天赦園という名前は、「馬上に少年過ぎ 世は太平にして白髪多し 残躯は天の赦す所 楽しまずんば是を如何せん」という、伊達政宗の漢詩から採ったものといわれています。「残余の人生を楽しむのを天も赦してくれよう」という意味です。その通り、宗紀は藩や藩士の負債を整理し、殖産興業政策を実施して6万両を貯蓄したという大きな功績をあげた藩主であり、藩士も許してくれたのではないでしょうか。 かれは、ここで、明治22(1889)年まで余生を送りました。100歳の天寿をまっとうしたといわれています。

写真は市街地の南東の寺町の一角にある等覚寺です。元和4(1618)年初代藩主伊達秀宗が母竜泉院殿を弔うために創建しました。その後、ここが秀宗の墓地になってから等覚寺と改めました。等覚寺(西)の墓所には秀宗と4人の殉教者、4代藩主村年が葬られています。ちなみに村年は、参勤交代の帰り道、西国街道加古川宿で死亡した方だそうです。

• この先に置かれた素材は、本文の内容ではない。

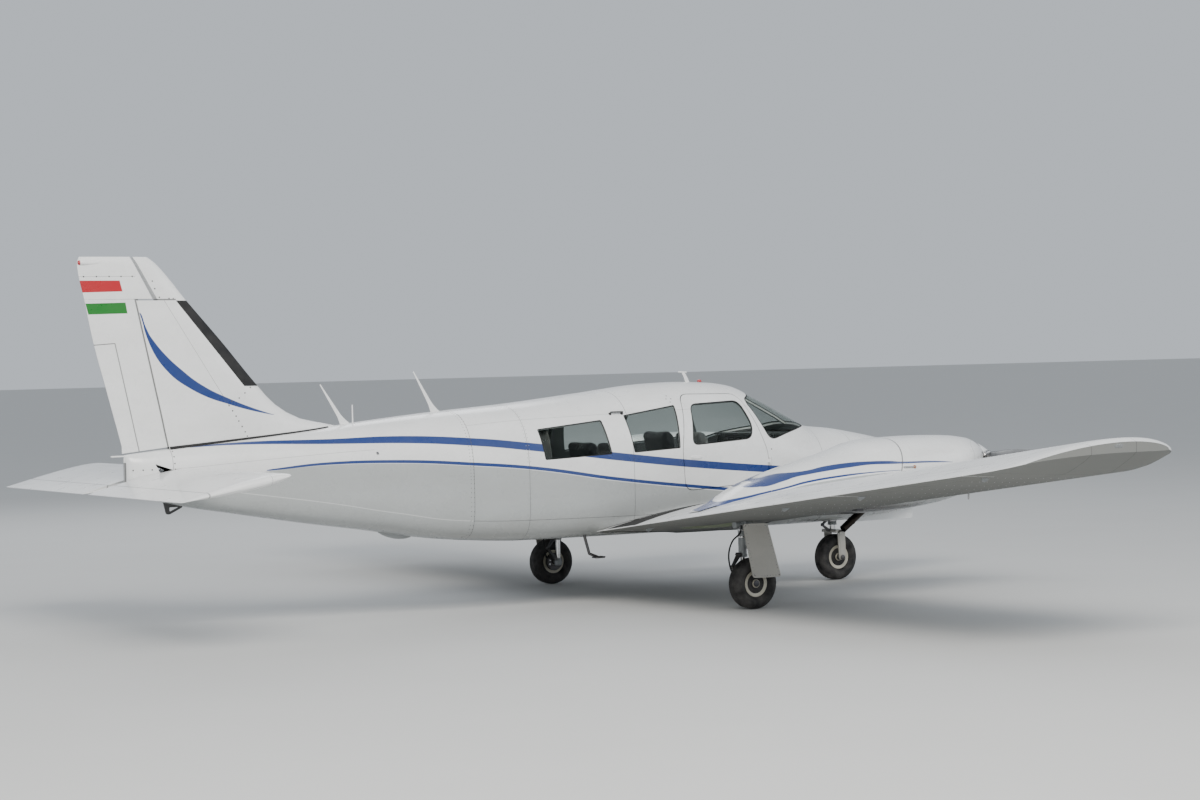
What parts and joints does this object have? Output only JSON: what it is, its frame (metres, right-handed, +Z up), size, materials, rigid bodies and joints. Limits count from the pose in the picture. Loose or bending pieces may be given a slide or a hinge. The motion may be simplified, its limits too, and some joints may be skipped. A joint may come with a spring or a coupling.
{
  "type": "twin-engine light aircraft",
  "caption": "Low-wing light aircraft with two nacelle engines, a hollow cabin with doors, all-moving tailplane and three-leg gear.",
  "frame": {"origin": "on the ground below the middle of the length, on the centreline", "axes": "+X towards the nose, +Y to the left wing, +Z up"},
  "size_m": [8.719, 11.86, 3.04],
  "materials": {
    "white_paint": "glossy white aircraft enamel with blue stripes, slightly weathered",
    "grey_paint": "light grey enamel, satin",
    "rim_paint": "off-white enamel with brake dust",
    "glass": "tinted clear acrylic",
    "cabin_trim": "black grained panel",
    "seat_cover": "charcoal woven cloth",
    "engine_metal": "dull cast metal",
    "exhaust_steel": "heat-stained steel",
    "blade_paint": "matt black painted aluminium",
    "tyre": "black rubber with circumferential grooves"
  },
  "bodies": {
    "airframe": {"cabin": "white_paint", "tailcone": "white_paint", "nose": "white_paint", "front_window_left": "glass", "middle_window_left": "glass", "middle_window_right": "glass", "rear_window_right": "glass", "windscreen_left": "glass", "windscreen_right": "glass", "instrument_panel": "cabin_trim", "pilot_seat": "seat_cover", "copilot_seat": "seat_cover", "middle_seat_left": "seat_cover", "middle_seat_right": "seat_cover", "rear_bench": "seat_cover", "wing_left": "white_paint", "wing_right": "white_paint", "nacelle_left": "white_paint", "nacelle_right": "white_paint", "cowling_left": "white_paint", "cowling_right": "white_paint", "engine_left": "engine_metal", "engine_right": "engine_metal", "exhaust_left": "exhaust_steel", "exhaust_right": "exhaust_steel", "fin": "white_paint", "tail_loop": "exhaust_steel", "main_leg_left": "grey_paint", "main_leg_right": "grey_paint", "gear_door_left": "grey_paint", "gear_door_right": "grey_paint", "nose_leg": "grey_paint", "nose_gear_door_left": "grey_paint", "nose_gear_door_right": "grey_paint", "boarding_step": "exhaust_steel"},
    "crew_door": {"crew_door": "white_paint", "crew_door_window": "glass"},
    "passenger_door": {"passenger_door": "white_paint", "passenger_door_window": "glass"},
    "nose_door": {"nose_door": "white_paint"},
    "flap_left": {"flap_left": "white_paint"},
    "flap_right": {"flap_right": "white_paint"},
    "aileron_left": {"aileron_left": "white_paint"},
    "aileron_right": {"aileron_right": "white_paint"},
    "rudder": {"rudder": "white_paint"},
    "stabilator": {"stabilator": "white_paint"},
    "propeller_left": {"propeller_left": "blade_paint"},
    "propeller_right": {"propeller_right": "blade_paint"},
    "main_wheel_left": {"main_tyre_left": "tyre", "main_rim_left": "rim_paint"},
    "main_wheel_right": {"main_tyre_right": "tyre", "main_rim_right": "rim_paint"},
    "nose_fork": {"nose_fork": "grey_paint"},
    "nose_wheel": {"nose_tyre": "tyre", "nose_rim": "rim_paint"}
  },
  "joints": [
    {"name": "crew_door_hinge", "type": "hinge", "parent": "airframe", "child": "crew_door", "pos_m": [1.82, -0.632, 1.135], "axis": [0, 0, 1], "range_deg": [0, 50]},
    {"name": "passenger_door_hinge", "type": "hinge", "parent": "airframe", "child": "passenger_door", "pos_m": [0.236, 0.635, 1.1], "axis": [0, 0, -1], "range_deg": [0, 80]},
    {"name": "nose_door_hinge", "type": "hinge", "parent": "airframe", "child": "nose_door", "pos_m": [2.862, 0.4715, 1.2832], "axis": [0.9664, -0.2569, 0], "range_deg": [0, 75]},
    {"name": "flap_left_hinge", "type": "hinge", "parent": "airframe", "child": "flap_left", "pos_m": [0.335, 0.62, 0.68425], "axis": [0, -0.9925, -0.1219], "range_deg": [0, 40]},
    {"name": "flap_right_hinge", "type": "hinge", "parent": "airframe", "child": "flap_right", "pos_m": [0.335, -0.62, 0.68425], "axis": [0, -0.9925, 0.1219], "range_deg": [0, 40]},
    {"name": "aileron_left_hinge", "type": "hinge", "parent": "airframe", "child": "aileron_left", "pos_m": [0.335, 0.62, 0.68425], "axis": [0, 0.9925, 0.1219], "range_deg": [-15, 30]},
    {"name": "aileron_right_hinge", "type": "hinge", "parent": "airframe", "child": "aileron_right", "pos_m": [0.335, -0.62, 0.68425], "axis": [0, 0.9925, -0.1219], "range_deg": [-15, 30]},
    {"name": "rudder_hinge", "type": "hinge", "parent": "airframe", "child": "rudder", "pos_m": [-3.65, 0, 1.492], "axis": [-0.2043, 0, 0.9789], "range_deg": [-29, 29]},
    {"name": "stabilator_hinge", "type": "hinge", "parent": "airframe", "child": "stabilator", "pos_m": [-3.7, 0, 1.283], "axis": [0, 1, 0], "range_deg": [0, 24]},
    {"name": "propeller_left_spin", "type": "hinge", "parent": "airframe", "child": "propeller_left", "pos_m": [3.14, 1.85, 1.19], "axis": [1, 0, 0], "continuous": true},
    {"name": "propeller_right_spin", "type": "hinge", "parent": "airframe", "child": "propeller_right", "pos_m": [3.14, -1.85, 1.19], "axis": [1, 0, 0], "continuous": true},
    {"name": "main_wheel_left_spin", "type": "hinge", "parent": "airframe", "child": "main_wheel_left", "pos_m": [0.85, 1.69, 0.215], "axis": [0, 1, 0], "continuous": true},
    {"name": "main_wheel_right_spin", "type": "hinge", "parent": "airframe", "child": "main_wheel_right", "pos_m": [0.85, -1.69, 0.215], "axis": [0, 1, 0], "continuous": true},
    {"name": "nose_steering", "type": "hinge", "parent": "airframe", "child": "nose_fork", "pos_m": [2.96, 0, 0.5], "axis": [0, 0, 1], "range_deg": [-27, 27]},
    {"name": "nose_wheel_spin", "type": "hinge", "parent": "nose_fork", "child": "nose_wheel", "pos_m": [2.99, 0, 0.215], "axis": [0, 1, 0], "continuous": true}
  ]
}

これは、等覚寺の東にある大隆寺の墓所(東の墓所)にあった8代藩主伊達宗城(向かって右側)と夫人の墓です。宗城は宇和島藩主の中で最も有名です。かれは、宇和島伊達家と親戚関係にあった旗本、山口直勝家の次男として生まれました。伊達家の血筋が絶えそうになったので、弘化元(1844)年、7代藩主宗紀の後を嗣いで8代藩主となりました。殖産興業、富国強兵策を推進し、特に、幕末期であったため、西洋兵学の導入に熱心な開明的な藩主でした。これには、当時、尊王攘夷派の中心にいた水戸藩主徳川斉昭の影響がありました。水戸藩江戸屋敷は宇和島藩江戸屋敷の近くにあり、彼は徳川斉昭に気に入られよく屋敷を訪ねていました。大隆寺(東)の墓所には、他に、2代藩主宗利、3代藩主宗贇(むねよし)、6代藩主村壽(むらとし)が葬られています。

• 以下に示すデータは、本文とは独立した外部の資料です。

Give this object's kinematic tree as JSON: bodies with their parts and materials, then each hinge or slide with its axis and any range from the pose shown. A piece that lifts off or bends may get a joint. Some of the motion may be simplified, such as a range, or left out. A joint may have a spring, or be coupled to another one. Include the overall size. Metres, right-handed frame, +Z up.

パンフレットにあった地図です。地図の右端の中央部が墓所のあるところです。宗城が藩主だった頃、外国勢力をはね返すため、諸藩は競って反射炉(溶鉱炉)をつくり大砲(砲台)をつくりました。宇和島藩はその上さらに独力で黒船(蒸気船)を造ったことで広く知られています。当時、蒸気船は西洋の科学文明の頂点にあり、流体力学、数学、冶金工学など数学や物理学の多くの知識が必要でした。

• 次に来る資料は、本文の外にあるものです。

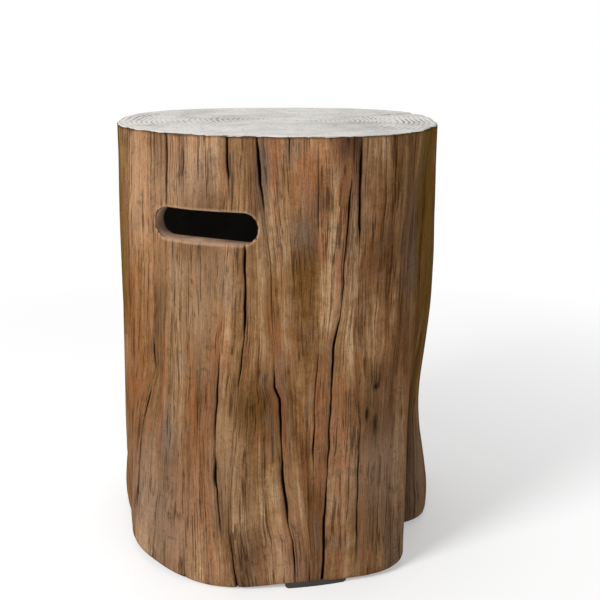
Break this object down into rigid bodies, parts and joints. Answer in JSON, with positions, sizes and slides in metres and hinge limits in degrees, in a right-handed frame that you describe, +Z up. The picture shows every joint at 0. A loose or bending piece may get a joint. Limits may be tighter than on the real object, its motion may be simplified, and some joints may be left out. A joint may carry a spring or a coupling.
{
  "type": "propane tank cover table",
  "caption": "Hollow side table shaped as a sawn tree stump, open below to cover a gas cylinder, with hand holds through the wall and rubber feet.",
  "frame": {"origin": "middle of the footprint, on the ground under the foot pads", "axes": "+Z up; -Y is the front, with the hand hold a little left of its middle; +X to the right seen from the front"},
  "size_m": [0.4996, 0.4718, 0.62],
  "materials": {
    "cast_wood": "matt painted casting with wood relief, brown sides and pale grey top",
    "foot_rubber": "matt black"
  },
  "bodies": {
    "root": {"stump_shell": "cast_wood", "front_foot_pad": "foot_rubber", "right_foot_pad": "foot_rubber", "rear_foot_pad": "foot_rubber", "left_foot_pad": "foot_rubber"}
  },
  "joints": []
}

宗城は、これを提灯屋嘉蔵(かぞう)に任せました。変わり者で女房に逃げられるぐらいの仕事熱心な男でした。彼は長崎に留学し、外国船を見学して、ついには蒸気船をつくり上げたのでした。この間、宗城は資金を出し続けました。写真は宗城の墓所がある大隆寺の山門です。

これは、「蛮社の獄」で弾圧された高野長英が8ヶ月間隠れ住んでいたお宅です。幕末、宇和島藩の筆頭家老をつとめていた桜田佐渡の別邸があったところです。ペリーの黒船がやってくる前、モリソン号が開国を求めてやってきました。当然幕府はこれを追い返しましたが、高の長英は渡辺崋山と幕府の対応を批判し弾圧され牢につながれます。崋山は切腹しましたが、長英は小伝馬町の牢屋敷から出火したとき、脱獄しました。宗城は彼の才能を惜しみ宇和島のこの隠れ家にかくまっていました。

長英は、宇和島で、オランダの兵学書の翻訳をして過ごしていました。幕府に見つかれば宇和島藩は取りつぶしは必定でした。藩はそれを恐れ宗城が参勤交代で江戸に行った留守に、彼を追放してしまいました。彼は卯之町(現西予市)を経て江戸に逃れました。そして、嘉永3(1850)年、長英は捕手に囲まれた中、自刃して果てたといわれています。隠れ家になっていた建物は、江戸時代の基礎構造の上に明治時代の建築様式で復元したものです。

長英の隠れ場の裏側です。左の2軒目の黒い家がそのお宅でした。裏は水位の低い川になっていて逃亡するのに都合のいいところでした。宇和島駅の南側にあたるところに残っていました。

8代藩主宗城は、「蘭学の宇和島」をつくりあげ、幕末には公武合体運動を推進した中心人物でした。明治維新後、当時の9代藩主宗徳は本家の仙台伊達藩主とともに伯爵に列しましたが、明治24(1891)年に侯爵に昇格しました。分家の宇和島藩が本家の仙台藩を超えた瞬間でした。幕末の宗城の活躍が背中を押したのではないでしょうか。

四国の南西部に位置する宇和島は、江戸から遠く離れた辺境に地にありましたが、幕末の日本をリードする雄藩となりました。宇和島藩の英明な藩主や家臣の知恵と努力の賜物でした。一方で、その基礎をつくった功労者でありながら非業の最期を遂げた山家清兵衛公頼の尊い犠牲もありました。彼を祭る和霊神社は、中国四国地方に多くの分社を有し、平穏と繁栄を願う庶民の厚い尊崇を受けています。宇和島はたいしたものですね。